Velinor is among 45 males from Canada and the United States who shared their stories of resiliency, forgiveness and life in the book.

“Sex, strength and identity, unlike fatherhood, are not uniquely male issues, yet they are quintessential to the male identity,” Zamani Thomas, the book’s curator, wrote in the introduction. “In this book, we attempt to tap into manhood and what it is through the most personal ways possible in the form of stories, tales and essays. The definition of a man is not lucid. We currently reside in a world where kids are raised by two mothers or fathers, female bread winners and/or protectors. Simultaneously, the notion of being overly emotional no longer discounts a man from being a man.”

David McCallum, who spent 29 years in prison for a crime he didn’t commit, is one of two Americans featured in the book.

In 1985, McCallum and his friend, William Stuckey – both 16 years old at the time and from Brooklyn – were arrested and charged with the kidnapping and murder of Nathan Blenner, a 20-year-old White male from Queens, New York.

Opting to go to trial instead of accepting a plea deal because they knew they were innocent, McCallum and Stuckey – who had made false confessions that they later retracted – were sentenced to 25 years to life in prison.

With help from the late Rubin “Hurricane” Carter, McCallum – who had exhausted his federal appeals by 1993 and had written almost 600 letters pleading for assistance – was set free in October 2014 after the district attorney determined there was not a single piece of evidence that linked him or Stuckey – who died in prison of a heart attack in 2001 – to Blenner’s abduction or death.

“During my incarceration, I had the opportunity to talk to several fathers who had not seen their children for years, sometimes decades, but managed to do their best attempting to raise them from behind bars as much as possible,” McCallum wrote in the book. “Witnessing this up close dispelled some of the myths and misconceptions associated with incarcerated fathers. Although I have no children of my own at this point in my life, I have a new respect and view of incarcerated fathers because I know there are some inside doing the right thing by their children.”

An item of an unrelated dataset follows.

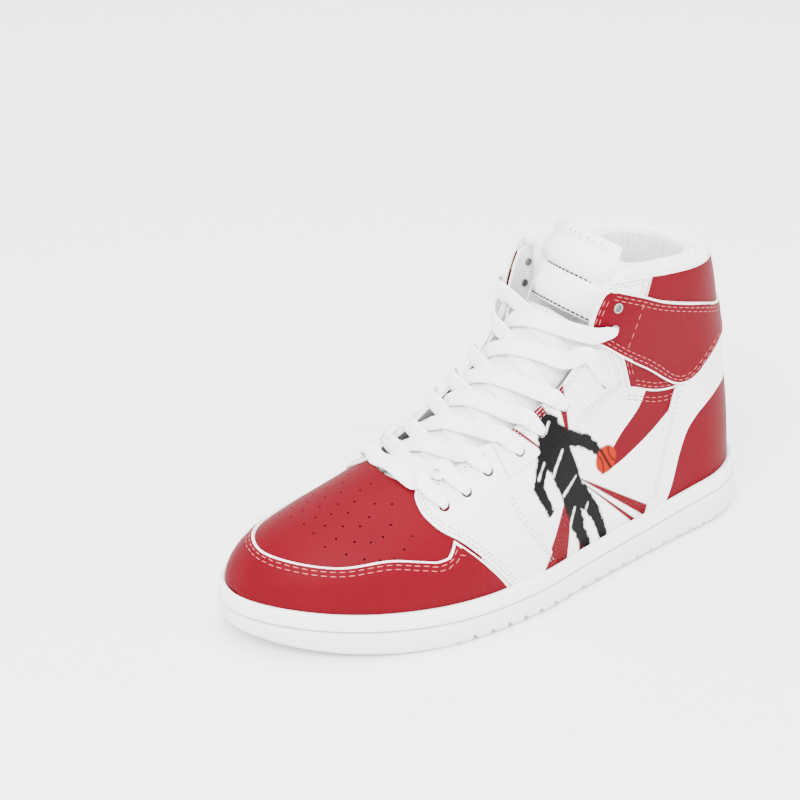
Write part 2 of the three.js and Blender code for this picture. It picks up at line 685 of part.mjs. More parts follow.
// ---- eyelets and lace ----
function grommet(side, row) {
  const top = STRAP + 2 * GAP;
  const bottom = LAYER.base[0] + 0.1;
  const outer = GROMMET_BORE + GROMMET_WALL;
  const profile = [[GROMMET_BORE, bottom], [outer, bottom], [outer, top], [GROMMET_RADIUS, top],
    [GROMMET_RADIUS, top + FLANGE], [GROMMET_BORE, top + FLANGE], [GROMMET_BORE, bottom]];
  const ring = new THREE.LatheGeometry(profile.map(([r, y]) => new THREE.Vector2(r, y)), 12);
  const at = eyelet(side, row);
  ring.applyQuaternion(new THREE.Quaternion().setFromUnitVectors(new THREE.Vector3(0, 1, 0), at.n));
  ring.translate(at.p.x, at.p.y, at.p.z);
  return fromSolid(solid(ring));
}

// A flat ribbon through points that carry the normal of its face and its half width.
function ribbon(stops) {
  const path = new THREE.CatmullRomCurve3(stops.map((q) => q.p), false, 'centripetal');
  const steps = 2 * (stops.length - 1);
  const rows = [];
  for (let i = 0; i <= steps; i += 1) {
    const share = i / steps * (stops.length - 1);
    const k = Math.min(Math.floor(share), stops.length - 2);
    const f = share - k;
    const t = i / steps;
    const p = path.getPoint(t);
    const tangent = path.getTangent(t);
    const n = stops[k].n.clone().lerp(stops[k + 1].n, f);
    n.addScaledVector(tangent, -n.dot(tangent)).normalize();
    const across = new THREE.Vector3().crossVectors(tangent, n);
    const half = mix(stops[k].half, stops[k + 1].half, f);
    const thick = LACE_THICKNESS / 2;
    rows.push([[-1, -1], [1, -1], [1, 1], [-1, 1]].map(([x, y]) => (
      p.clone().addScaledVector(across, x * half).addScaledVector(n, y * thick))));
  }
  const positions = rows.flat().flatMap((q) => [q.x, q.y, q.z]);
  const triangles = [];
  for (let i = 0; i < steps; i += 1) {
    for (let j = 0; j < 4; j += 1) {
      const [a, b] = [i * 4 + j, i * 4 + (j + 1) % 4];
      triangles.push(a, b, b + 4, a, b + 4, a + 4);
    }
  }
  const last = steps * 4;
  triangles.push(0, 2, 1, 0, 3, 2, last, last + 1, last + 2, last, last + 2, last + 3);
  return toGeometry(positions, triangles);
}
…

The book series emanated from workshops sex assault survivor, Tara Muldoon, held across Toronto beginning six years ago in which guest speakers spoke of their transition from victims to survivors. When she came around to the point where she could forgive her attacker, Muldoon started the “F-You: The Forgiveness Project”.

“This project has assembled a collection of male voices representing a broad range of ages, races, cultures and ethnicities with the goal of bringing the reader as full an understanding of the male identity,” said Boston-born Thomas who was raised in Canada and has an entertainment law practice in Miami. “F-You is always looking for new avenues to share contributions submitted by regular people inspired to spread their honest thoughts.”

Two-time Juno Award nominee, Solitair, was part of a team that reviewed the submitted stories, quotes and poems.

“The quality of the submissions was high,” said the artist, producer, songwriter and studio engineer. “I was blown away by the material…it’s a matter of leading by example. The onus is on us who are comfortable and confident in speaking out about issues that affect men in general and Black men specifically to start a conversation.”